Education of the Gupta Period
- Education played an important role in the Gupta period. Primary education could be procured by the people.
- Formal and higher education was procured by staying in agraharas or monasteries.
- Women could obtain education, unlike in other parts of the world.
- There were many educational institutions and universities set up in major cities.
- Nalanda University was established by Kumaragupta I in the 5th century. The university was an important learning center and was one of the first universities which provided hostels for the students.
- Takshila University was one of the first centers in the world which offered higher education.
- The standard of education of both the universities was so high that it attracted students from as far as China and Persia.
Decline Of The Gupta Period
The following are the important causes for the fall of the empire:
Hun Invasions:
- Huns’ movement into the Indian territories was successfully repulsed by Skandagupta in the early 5th century. In the latter half of the 5th century, weak successors of Skandagupta could not check growing Hun power and the Hun chief Toramana was able to conquer large parts of western India, stretching up to Eran near Bhopal in central India.
- Banabhatta in his Harshcharitra refers to the Huns invasion.
- The inscriptions issued by the Huns and numismatic evidence shows that by 485 CE, they had occupied what is present day Punjab, Rajasthan, Kashmir, eastern Malwa, and a large part of central India.
- In 515 CE, Toramana was succeeded by his son Mihirkula, who was a tyrant and an iconoclast (Kalhana’s Rajataringini mentions his cruelty; even Hieun Tsang mentions him as a fierce persecutor of Buddhists) who finally suffered defeat at the hands of Yashodharman of Malwa, Narasimhagupta Baladitya of the Gupta dynasty, and the Maukharis.
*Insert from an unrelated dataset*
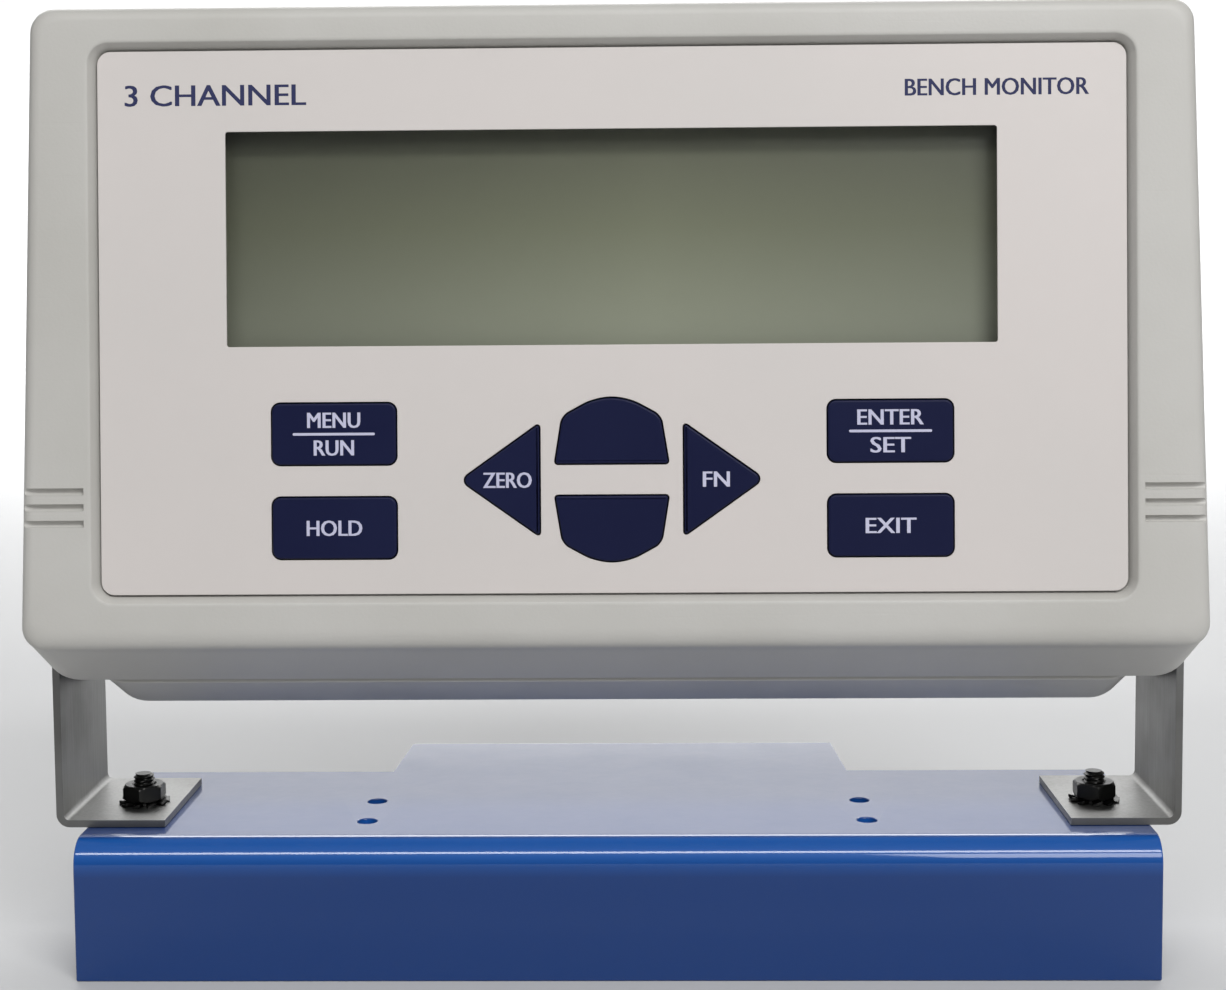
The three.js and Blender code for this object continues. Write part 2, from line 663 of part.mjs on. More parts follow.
function serialPort() {
  const { flangeWidth, flangeHeight, flange, shellOut } = serial;
  const ears = centredBox(flangeWidth, flangeHeight, connectorZ, flangeFront, flangeFront + flange);
  const shell = solid(plate(deeOutline(0.2), connectorFront, flangeFront + shellOut)).add(solid(ears));
  return without(shell, [plate(deeOutline(0.9), flangeFront + flange, flangeFront + shellOut + 1)]);
}

place(housing, 'serial_port', serialPort(), nickel).position.x = serial.x;

function terminalBlock() {
  const end = plateBack + terminal.out;
  const body = solid(centredBox(terminal.width, terminal.height, connectorZ, connectorFront, end));
  const pitch = terminal.width / terminal.ways;
  const wireEntry = centredBox(3.2, 3.2, connectorZ - 1.8, end - 5, end + 1);
  const screwWell = boss(terminal.screw, end - 2, end + 1, 10).translate(0, 0, connectorZ + 2.6);
  const openings = [];
  for (let way = 0; way < terminal.ways; way += 1) {
    const x = (way + 0.5) * pitch - terminal.width / 2;
    openings.push(wireEntry.clone().translate(x, 0, 0), screwWell.clone().translate(x, 0, 0));
  }
  return without(body, openings);
}

place(housing, 'terminal_block', terminalBlock(), boardGreen).position.x = terminal.x;

function powerJack() {
  const end = plateBack + jack.out;
  const body = solid(centredBox(jack.width, jack.height, connectorZ, connectorFront, end));
  const bore = boss(jack.bore, end - jack.depth, end + 1, 16).translate(0, 0, connectorZ);
  const pin = solid(boss(jack.pin, end - jack.depth - 1, end - 1, 10)).translate([0, 0, connectorZ]);
  return without(body, [bore]).add(pin);
}

place(housing, 'power_jack', powerJack(), blackPlastic).position.x = jack.x;

// ---- Pivot: spacer, insert, washer and knob on each side ----

// Everything below is drawn about the pivot's axis, which runs along x.
const pivotBore = alongX(through(pivot.bore, 30)).translate(rear.half, 0, 0);

function spacerBody() {
  const outline = easedPolygon(spacerOutline, spacerCorners);
  const end = strap.outerX - strap.sheet - clearance;
  return without(solid(slab(outline, rear.half + clearance, end)), [pivotBore]);
}

function insertBody() {
  const middle = rear.half - 0.2 - insert.length / 2;
  const bar = alongX(through(insert.radius, insert.length)).translate(middle, 0, 0);
  return without(solid(bar), [pivotBore]);
}

const washerStart = strap.outerX + clearance;
const knobStart = washerStart + knob.washer + 0.2;

function pivotWasher() {
  const ring = disc(knob.washerRadius);
  ring.holes.push(disc(pivot.bore, THREE.Path));
  return alongX(extruded(ring, knob.washer, 12)).translate(washerStart, 0, 0);
}

function knobBody() {
  const outline = [];
  for (let step = 0; step < knob.lobes * 4; step += 1) {
    const angle = (step / (knob.lobes * 4)) * 2 * Math.PI;
    const radius = knob.radius - (knob.lobeDepth / 2) * (1 - Math.cos(knob.lobes * angle));
    outline.push([radius * Math.cos(angle), radius * Math.sin(angle)]);
  }
  const { bevel } = knob;
  const grip = extruded(easedPolygon(outline, 0), knob.grip - 2 * bevel, 1, {
    bevelEnabled: true, bevelSize: bevel, bevelThickness: bevel, bevelOffset: -bevel, bevelSegments: 1,
  }).translate(0, 0, bevel);
  const shankLength = knobStart - rear.half + insert.length;
  const shank = alongX(through(pivot.shank, shankLength)).translate(knobStart + 1 - shankLength / 2, 0, 0);
  return solid(alongX(grip).translate(knobStart, 0, 0)).add(solid(shank));
}

for (const [label, side] of sides) {
  const mirrored = (body) => (side > 0 ? body : body.mirror([1, 0, 0]));
  place(tilting, `side_spacer_${label}`, mirrored(spacerBody()), blackRubber);
  place(tilting, `pivot_insert_${label}`, mirrored(insertBody()), brass);
  place(tilting, `pivot_washer_${label}`, mirrored(solid(pivotWasher())), nickel);
  place(tilting, `pivot_knob_${label}`, mirrored(knobBody()), blackPlastic);
}

export default monitor;
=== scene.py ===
# %% [markdown]
# # A bench pressure monitor on its tilt stand
# A grey two-part case holds a display and eight keys behind a recessed front panel. It hangs between two
# bare steel straps on thumb knobs, and the straps are bolted to a folded, blue-painted base plate.
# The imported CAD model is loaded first. It fixes every size and place, so each finer piece below is worked
# out from its boxes, and rides on the body that its CAD node belongs to.

# %% Load the frame
import json
import math

import bpy
import numpy as np
from mathutils import Matrix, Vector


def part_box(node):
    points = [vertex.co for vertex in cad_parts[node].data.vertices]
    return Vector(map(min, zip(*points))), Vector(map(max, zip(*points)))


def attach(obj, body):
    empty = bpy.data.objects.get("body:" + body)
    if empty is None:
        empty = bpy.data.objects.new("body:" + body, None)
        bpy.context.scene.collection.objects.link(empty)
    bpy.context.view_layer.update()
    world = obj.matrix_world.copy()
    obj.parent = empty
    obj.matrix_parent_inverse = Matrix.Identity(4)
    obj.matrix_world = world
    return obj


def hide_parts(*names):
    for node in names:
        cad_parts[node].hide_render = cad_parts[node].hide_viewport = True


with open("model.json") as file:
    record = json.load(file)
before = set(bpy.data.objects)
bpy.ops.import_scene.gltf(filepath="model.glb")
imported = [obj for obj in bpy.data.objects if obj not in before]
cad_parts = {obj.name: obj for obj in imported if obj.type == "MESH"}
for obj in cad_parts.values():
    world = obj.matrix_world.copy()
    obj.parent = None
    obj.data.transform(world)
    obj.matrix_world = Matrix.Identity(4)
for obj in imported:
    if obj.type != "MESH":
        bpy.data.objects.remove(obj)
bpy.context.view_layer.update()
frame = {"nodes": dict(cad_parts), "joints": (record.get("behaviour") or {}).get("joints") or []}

# %% [markdown]
# The case hangs on the tilt hinge and leans back a few degrees at rest. Its parts are far easier to draw
# in the case's own upright frame: x to the right, y back from the face, z up from the face's lower edge,
# in millimetres. The hinge gives the pivot, and a key's press direction gives the way back into the case,
# so the lean is read from the frame and not typed in twice.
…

However, this victory over the Huns could not revive the Gupta Empire.
Rise of Feudatories:
- The Guptas’ power was severely curbed by the rise of feudatories.
- Yashodharman of Malwa, who belonged to Aulikara feudatory family, successfully challenged the authority of the Guptas after defeating Mihirkula, and set up 532 pillars of victory commemorating his conquest of almost the whole of northern India.
- Even though Yashodharman’s rule was short-lived, it did caused a severe damage to the Gupta empire’s reputation and image.
- Motivated and encouraged by these scheme of events, other feudatories too rose in rebellion against the Guptas and gradually declared themselves independent in Bihar, Bengal, Madhya Pradesh, Vallabhi, Gujarat, western Malwa, and so on.
- It is noteworthy that after the reign of Skandagupta, hardly any Gupta coin or inscription is found in western Malwa and Saurashtra.
Gradual Decline in Economic Prosperity:
- Trade with the Roman Empire declined due to the Hun attack on the Roman empire.
- Granting land assignments to the officers in lieu of their salaries resulted in the loss of income to the state.
- Much of the income was spent in suppressing the uprisings of the Pushyamitras and repelling the invasions of Huns.
- The gradual economic decline of the Gupta empire is indicated by the gold coins of later Gupta rulers, which have less of gold content and more of alloy.
Weak Rulers
- The successors of Skandagupta were weak and incompetent. They failed to maintain their hold firmly over the empire.
- The dissentions among the royal princes ultimately weakened the Guptas.
- This resulted in a decline in law and order.
- They were continuously plagued by the attacks of the Huns and other foreign powers. This put a dent in the economic well-being of the empire.
- On top of this, the kings remained more occupied with self-indulgence than in preparing to meet with the challenges of their enemies.
- The inept ministers and administrative heads also followed suit. Notably, after the defeat and capture of Mihirakula, Gupta King Baladitya set him free on the advice of his ministers. The Huns came back to haunt the empire later and finally drew the curtains on this illustrious empire in circa 550.